Father, thank you for a chance to be together. Thank you for your Word and thank you for a chance to dive into it. Lord, I pray that the words I've prepared bring you glory. And the text that we look at — may it draw each of our hearts closer and deeper into your love for us. In your name we pray. Amen.
I want to start this morning off with a story, because I love stories. I think I've learned a lot from listening to other people's stories, and I want you to have a chance to hear one from me.
This week I did something historic — crazy, some would say. On Thursday, I went downtown Pittsburgh and experienced the NFL Draft live and in person. Absolutely amazing and awful all at once.
I've been best friends with Dan Irvin, the campus pastor at our Strip District location, since we were 18 or 19 years old. He's got two sons, one of them is Bennett's age, and it's been fun watching us grow up. The five of us got together and said, what an opportunity — as dads with sons — to go down and experience this once-in-a-lifetime thing in the city that we love, about a sport that we love.
Thursday also happened to be, coincidentally, Take Your Kid to Work Day. After the kids tested every marker in the church to make sure it still worked for Kidsburg (that took about 40 seconds), we said, why don't you go outside the church and hand out free bottles of water to people walking by? It was a beautiful day, getting warm, and tons of people were out. They were probably thirsty.
The kids made a sign that said "Free Water – Orchard Hill." They sat out there handing out water. After about 30 seconds, Dan and I realized we'd sent our kids outside by themselves and went out to join them.
I noticed something very quickly. Even though the sign said "Free," even though the boys were yelling "Free!" — when people came up, they hesitated. Almost all of them hesitated. And most of them — half of them — refused to take the bottle of free water unless they could pay for it. The boys had one rule: don't let people pay. And when they couldn't pay, people would not accept the free gift.
It was almost like I could hear their inner thoughts: there's no such thing as something free in life, and if it is free, it can't be trusted.
As I watched this play out, I began to think — this story might help us begin to understand what Romans 7:1–13 is about. If so many people struggle to accept the free gift of a bottle of water on a hot, fun day from a bunch of kids, how much more — and for the same reasons — might we struggle to accept the free gift of God's grace from our Heavenly Father? That's the question we're going to try to tackle today.
Living in Grace, Not in Rules
If I were to give a tagline — a title — to today's message, it would be this: Paul is going to try to help us see in Romans 7:1–13 that if we are to experience grace, we need to live in grace, not in rules.

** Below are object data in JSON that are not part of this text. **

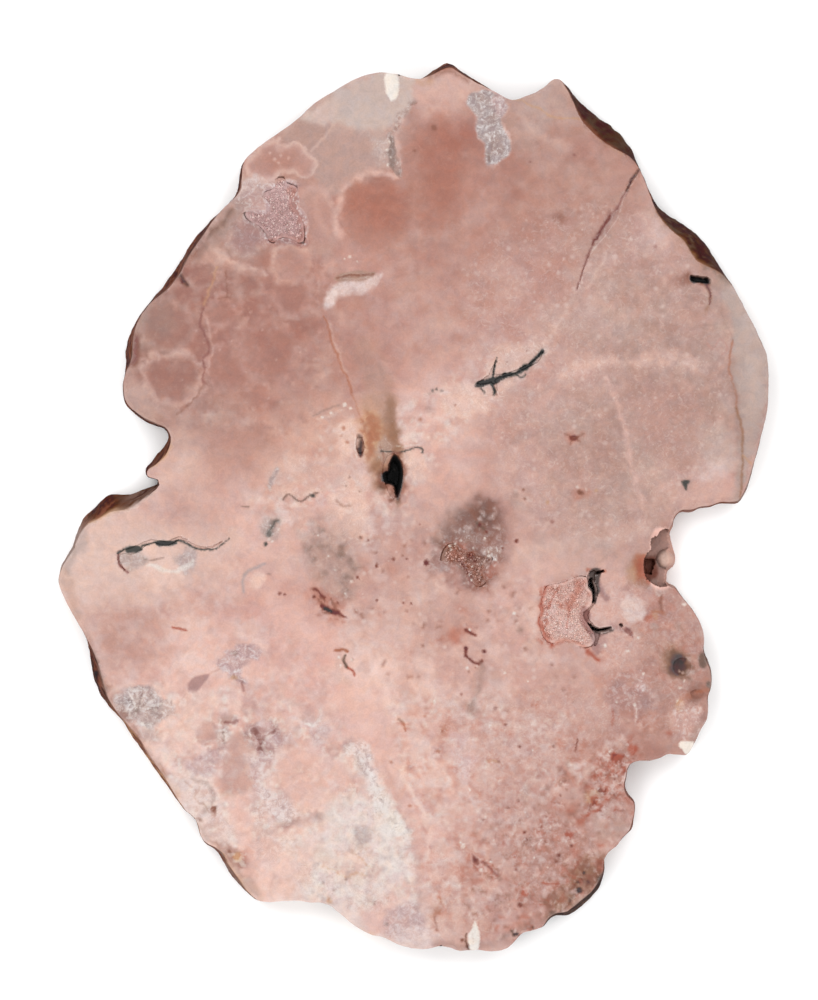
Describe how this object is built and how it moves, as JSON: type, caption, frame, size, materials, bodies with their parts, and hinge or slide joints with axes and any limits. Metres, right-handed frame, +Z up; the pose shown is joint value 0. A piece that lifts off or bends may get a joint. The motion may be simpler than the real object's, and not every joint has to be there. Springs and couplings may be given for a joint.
{
  "type": "pink amethyst slab",
  "caption": "Flat polished slab of pink amethyst with a brown natural rind, crystal-lined hollows and dark fissures, lying face up.",
  "frame": {"origin": "under the middle of the slab's outline, on the surface that it rests on", "axes": "+Z up out of the polished face, +Y along the slab's length toward its two-peaked end, +X across it"},
  "size_m": [0.2378, 0.2973, 0.018],
  "materials": {
    "polished_amethyst": "polished",
    "lavender_quartz": "natural crystal faces",
    "smoky_quartz": "natural crystal faces",
    "rusty_quartz": "natural crystal faces"
  },
  "bodies": {
    "root": {"slab": "polished_amethyst", "amethyst_crystals": "lavender_quartz", "smoky_crystals": "smoky_quartz", "east_hollow_crystals": "rusty_quartz"}
  },
  "joints": []
}
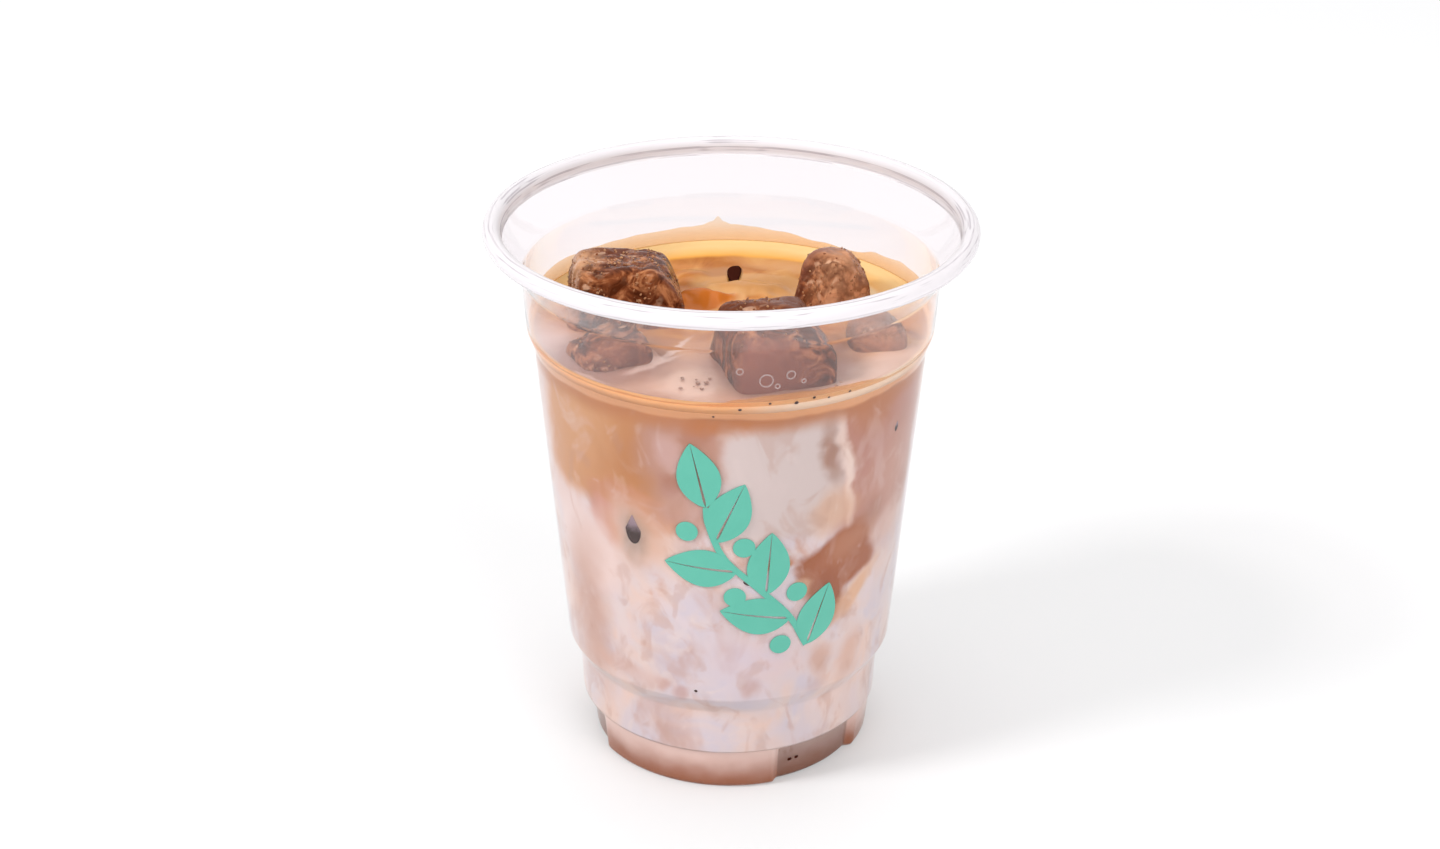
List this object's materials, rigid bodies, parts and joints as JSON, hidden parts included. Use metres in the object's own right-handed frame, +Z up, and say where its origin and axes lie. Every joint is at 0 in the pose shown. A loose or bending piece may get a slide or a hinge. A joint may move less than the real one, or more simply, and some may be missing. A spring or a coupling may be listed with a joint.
{
  "type": "iced latte",
  "caption": "Iced latte with ice in a clear stepped plastic cup with a curled lip and a footed base ring.",
  "frame": {"origin": "on the table under the middle of the cup's base", "axes": "+Z up along the cup's axis, +X to the right and -Y towards the viewer of the front"},
  "size_m": [0.098, 0.098, 0.115],
  "materials": {
    "clear_plastic": "clear glossy formed sheet",
    "latte": "opaque milk marbled with coffee",
    "crema": "wet thin coffee foam",
    "ice": "wet ice coated in coffee"
  },
  "bodies": {
    "root": {"cup": "clear_plastic", "latte": "latte", "crema": "crema", "ice_back_left": "ice", "ice_front_left": "ice", "ice_front_centre": "ice", "ice_back_right": "ice", "ice_front_right": "ice"}
  },
  "joints": []
}
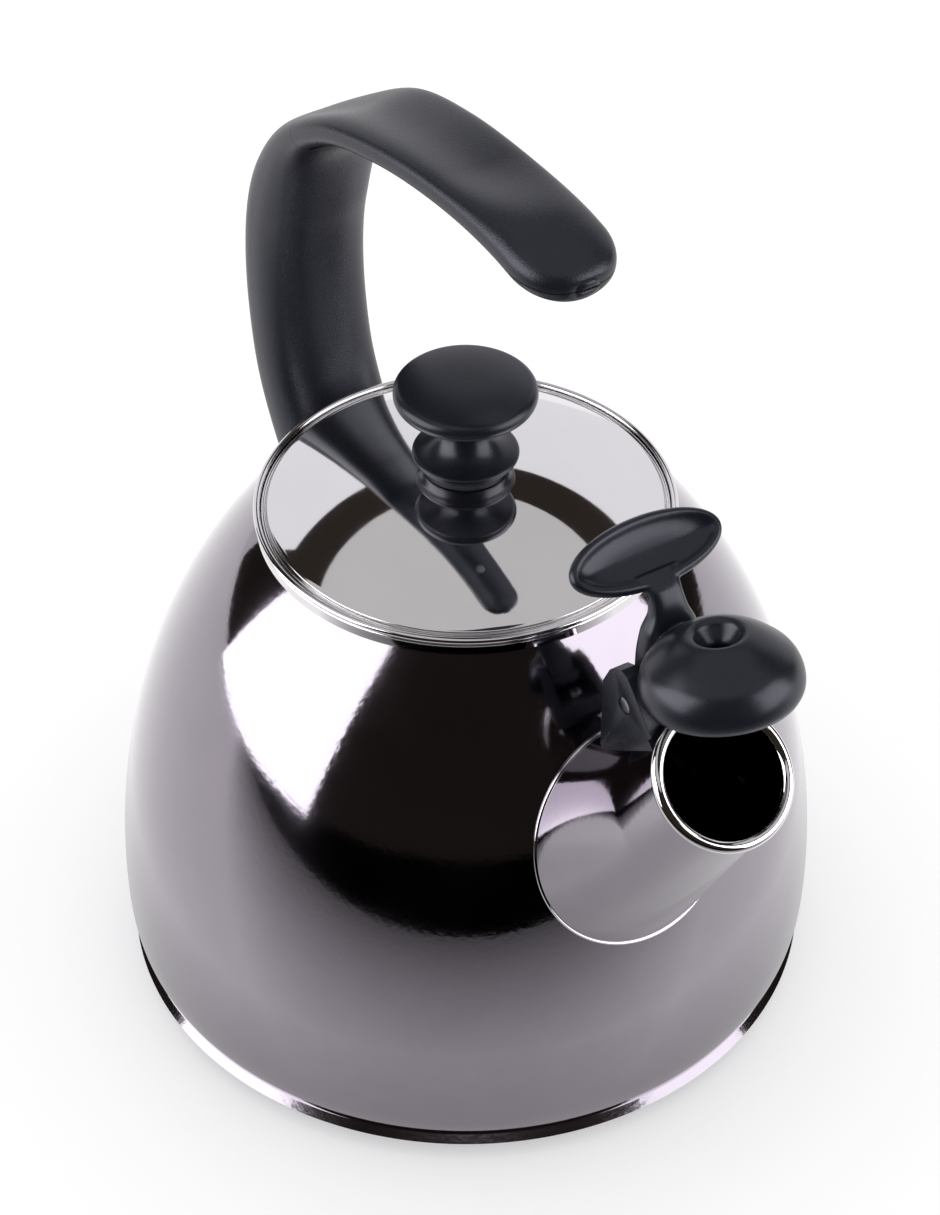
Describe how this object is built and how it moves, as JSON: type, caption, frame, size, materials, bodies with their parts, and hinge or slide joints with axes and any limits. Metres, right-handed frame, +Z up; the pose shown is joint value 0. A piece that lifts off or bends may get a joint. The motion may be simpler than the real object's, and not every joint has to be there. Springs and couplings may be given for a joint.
{
  "type": "stovetop whistling kettle",
  "caption": "Round-bellied stovetop kettle with a lift-off lid, a one-post hook handle and a flip-up whistle cap on a short flared spout.",
  "frame": {"origin": "centre of the flat face that the kettle stands on, on the axis of its round body", "axes": "+Z up along the body's axis; +X towards the spout's mouth; the handle's post is at -X; the whistle's pin lies along Y"},
  "size_m": [0.2396, 0.2, 0.2738],
  "materials": {
    "gunmetal": "mirror-bright dark grey metallic enamel on steel",
    "polished_steel": "mirror-polished stainless steel",
    "satin_steel": "plain stainless steel",
    "aluminium": "ground flat",
    "brass": "turned",
    "black_nylon": "blue-black plastic with a fine grain"
  },
  "bodies": {
    "kettle": {"body_shell": "gunmetal", "base_pan": "gunmetal", "base_plate": "aluminium", "opening_ring": "polished_steel", "spout_tube": "gunmetal", "spout_rim": "polished_steel", "handle_frame": "black_nylon", "grip_cover": "black_nylon", "handle_core": "satin_steel", "handle_bracket": "satin_steel", "handle_screw": "satin_steel", "grip_screw_1": "satin_steel", "grip_screw_2": "satin_steel", "whistle_bracket": "black_nylon", "spout_boss": "satin_steel", "bracket_screw": "satin_steel", "pivot_pin": "satin_steel"},
    "lid": {"lid_shell": "polished_steel", "lid_collar": "satin_steel", "lid_knob": "black_nylon", "knob_insert": "brass", "knob_washer": "satin_steel", "knob_screw": "satin_steel"},
    "whistle": {"whistle_cap": "black_nylon", "whistle_base": "black_nylon", "whistle_disc_upper": "satin_steel", "whistle_disc_lower": "satin_steel"}
  },
  "joints": [
    {"name": "lid_lift", "type": "slide", "parent": "kettle", "child": "lid", "axis": [0, 0, 1], "range_m": [0, 0.045]},
    {"name": "whistle_flip", "type": "hinge", "parent": "kettle", "child": "whistle", "pos_m": [0.09617, 0, 0.16366], "axis": [0, -1, 0], "range_deg": [-52, 0]}
  ]
}
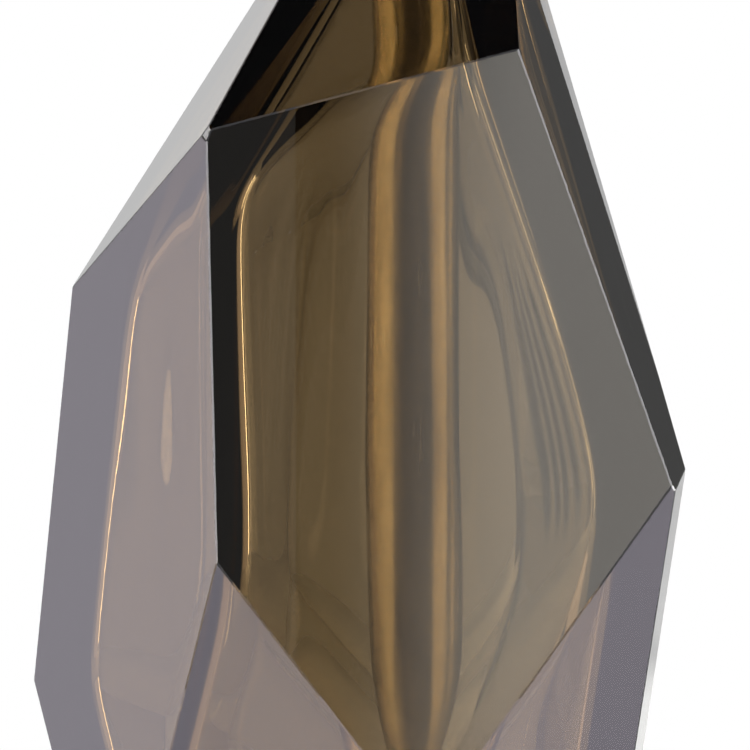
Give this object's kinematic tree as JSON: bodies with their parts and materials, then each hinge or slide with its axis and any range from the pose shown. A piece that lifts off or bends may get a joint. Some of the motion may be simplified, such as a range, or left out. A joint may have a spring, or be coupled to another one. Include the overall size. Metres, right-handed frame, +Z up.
{
  "type": "cut crystal vase",
  "caption": "Tall flat-cut smoky crystal vase with a thick faceted wall, a rounded hollow and a lift-out brass stem tube held on its axis by a collar in the neck.",
  "frame": {"origin": "on the axis of the stem tube, at the underside of the base felt where the vase rests", "axes": "+Z up along the stem tube, -Y towards the large front cut, +X to its right"},
  "size_m": [0.1729, 0.1488, 0.2897],
  "materials": {
    "smoky_crystal": "polished flat cuts with fine polished arrises, smoky olive-brown, clear",
    "tube_brass": "antique brass, drawn along the tube, satin",
    "collar_brass": "antique brass, turned, satin",
    "gasket_rubber": "pale silicone, matt",
    "felt": "pressed wool felt, undyed"
  },
  "bodies": {
    "vase": {"crystal_body": "smoky_crystal", "collar_gasket": "gasket_rubber", "mouth_collar": "collar_brass", "centring_cup": "gasket_rubber", "base_felt": "felt"},
    "stem_liner": {"stem_tube": "tube_brass", "tube_end_cap": "tube_brass", "tube_rim": "collar_brass"}
  },
  "joints": [
    {"name": "liner_lift", "type": "slide", "parent": "vase", "child": "stem_liner", "axis": [0, 0, 1], "range_m": [0, 0.27]}
  ]
}
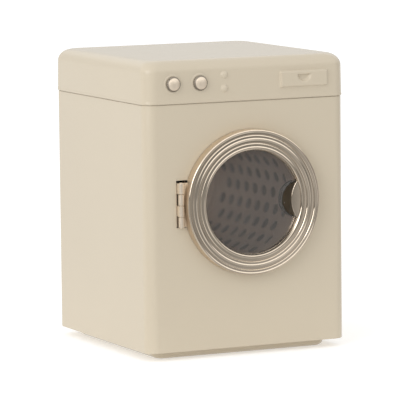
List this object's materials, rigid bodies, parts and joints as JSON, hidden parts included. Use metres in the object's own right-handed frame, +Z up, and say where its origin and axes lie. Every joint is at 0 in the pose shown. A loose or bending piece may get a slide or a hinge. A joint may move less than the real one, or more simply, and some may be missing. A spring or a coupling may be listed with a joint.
{
  "type": "toy washing machine",
  "caption": "Dolls' washing machine in painted tinplate with a hinged round window door, a turning perforated drum and turning dials.",
  "frame": {"origin": "on the floor, under the middle of the cabinet", "axes": "+X to the right seen from the front, +Y from the door to the back, +Z up"},
  "size_m": [0.0958, 0.1017, 0.1283],
  "materials": {
    "cream_paint": "satin cream enamel",
    "satin_nickel": "satin champagne nickel plating",
    "bare_steel": "plain zinc-plated steel",
    "drum_steel": "dull pressed steel",
    "clear_window": "clear moulded plastic with a faint grey veil",
    "smoked_plastic": "smoked moulded plastic",
    "nylon": "natural nylon"
  },
  "bodies": {
    "cabinet": {"cabinet_wrap": "cream_paint", "lid": "cream_paint", "base_tray": "cream_paint", "neck_ring": "drum_steel", "drum_bracket": "bare_steel", "drum_axle": "bare_steel", "axle_washer": "bare_steel", "axle_push_nut": "bare_steel", "hinge_leaf_cabinet": "satin_nickel", "hinge_pin": "satin_nickel"},
    "drum": {"drum_shell": "drum_steel", "drum_back": "drum_steel", "drum_front_rim": "drum_steel", "drum_bushing": "nylon"},
    "door": {"door_ring": "satin_nickel", "door_back_ring": "satin_nickel", "door_window": "clear_window", "finger_cup": "smoked_plastic", "grip_plate": "satin_nickel", "door_screws": "bare_steel", "door_magnet": "bare_steel", "hinge_leaf_door": "satin_nickel", "hinge_rivets": "bare_steel"},
    "left_dial": {"dial_left": "satin_nickel", "dial_left_clip": "bare_steel"},
    "right_dial": {"dial_right": "satin_nickel", "dial_right_clip": "bare_steel"}
  },
  "joints": [
    {"name": "door_swing", "type": "hinge", "parent": "cabinet", "child": "door", "pos_m": [-0.0321, -0.0496, 0.0664], "axis": [0, 0, -1], "range_deg": [0, 120]},
    {"name": "drum_spin", "type": "hinge", "parent": "cabinet", "child": "drum", "pos_m": [0.001, 0, 0.0664], "axis": [0, -1, 0], "continuous": true},
    {"name": "dial_left_turn", "type": "hinge", "parent": "cabinet", "child": "left_dial", "pos_m": [-0.0349, -0.0487, 0.1184], "axis": [0, -1, 0], "continuous": true},
    {"name": "dial_right_turn", "type": "hinge", "parent": "cabinet", "child": "right_dial", "pos_m": [-0.0222, -0.0487, 0.1184], "axis": [0, -1, 0], "continuous": true}
  ]
}
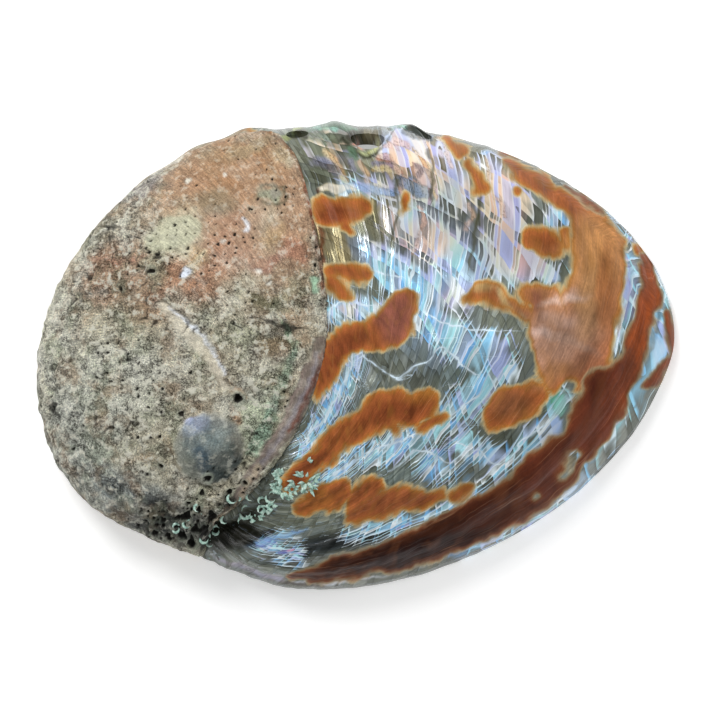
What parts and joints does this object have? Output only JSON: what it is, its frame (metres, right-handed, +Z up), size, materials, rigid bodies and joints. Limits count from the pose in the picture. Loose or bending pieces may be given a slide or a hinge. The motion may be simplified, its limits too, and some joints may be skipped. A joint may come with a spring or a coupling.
{
  "type": "abalone shell",
  "caption": "Ear-shaped domed abalone shell, hollow beneath, with a low spire, a row of breathing holes, and bare nacre in front of rough old crust; it rests on its margin.",
  "frame": {"origin": "middle of the shell's plan box, on the surface that its margin rests on", "axes": "+X to the front, where the lip grew last; +Y to the row of breathing holes; +Z up through the dome"},
  "size_m": [0.1738, 0.1284, 0.0477],
  "materials": {
    "nacre_and_crust": "polished iridescent nacre with rust-brown patches on the last whorl, matt pitted crust over the spire"
  },
  "bodies": {
    "root": {"shell": "nacre_and_crust"}
  },
  "joints": []
}
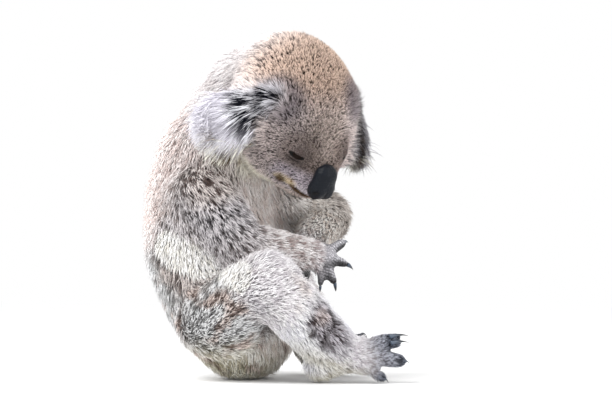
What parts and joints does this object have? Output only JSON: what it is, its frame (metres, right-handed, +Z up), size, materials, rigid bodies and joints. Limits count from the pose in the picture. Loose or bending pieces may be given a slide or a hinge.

Anytime I come across a complicated text, I like to go back to what I know to be true — the basics and foundations of the Christian faith, the gospel. Romans 7 comes right after Romans 6, and Romans 6 ends with one of the most popular verses in all of Scripture:
"For the wages of sin is death, but the free gift of God is eternal life in Christ Jesus our Lord." (Romans 6:23, ESV)
We have to make sure that we don't move into chapter 7 until we fully embrace and understand what chapter 6, verse 23, means.
The Chair Illustration: The Gospel
The Bible tells us that we were created by God, in the image of him, to be in relationship with him. Everything that you and I would need in life — to feel that we are known, to have purpose and value and meaning, all the desires of our heart — we were meant to get from our Heavenly Father, our life source. This is what it was supposed to be like.
But the Scriptures tell us that each one of us sinned. We looked at God and said, "Thanks, but no thanks. I want to be my own God. No one gets to tell me what is right and wrong, or what I have to or don't have to do. I'm going to go find life and establish it my own way." And in doing so, we turned our backs to God. This is how sin enters the world. We separated ourselves from our Life source.
Romans 6:23 says, "For the wages of sin is death." We separated ourselves. And sin — like a barrier — is infinitely wide, infinitely deep, and infinitely tall. No matter what we do on our best days — following the rules, doing what we're supposed to, saying we're sorry, trying to earn our way back — we cannot change our situation. Even if we followed the rules perfectly, we cannot return to relationship with God on our own. For the wages of sin is death.
But the free gift of God is eternal life in Christ Jesus. God, out of his grace, freely sends his Son to do for us what we could never do for ourselves. Jesus goes to the cross, becomes sin for us, pays the price of our sin, and destroys the barrier — eliminates it — so that you and I, if we look to Jesus and recognize that he is our Savior, can turn our lives back to God, put our faith in Jesus, and once again have relationship. Because the barrier of sin, thanks to Jesus, has been removed.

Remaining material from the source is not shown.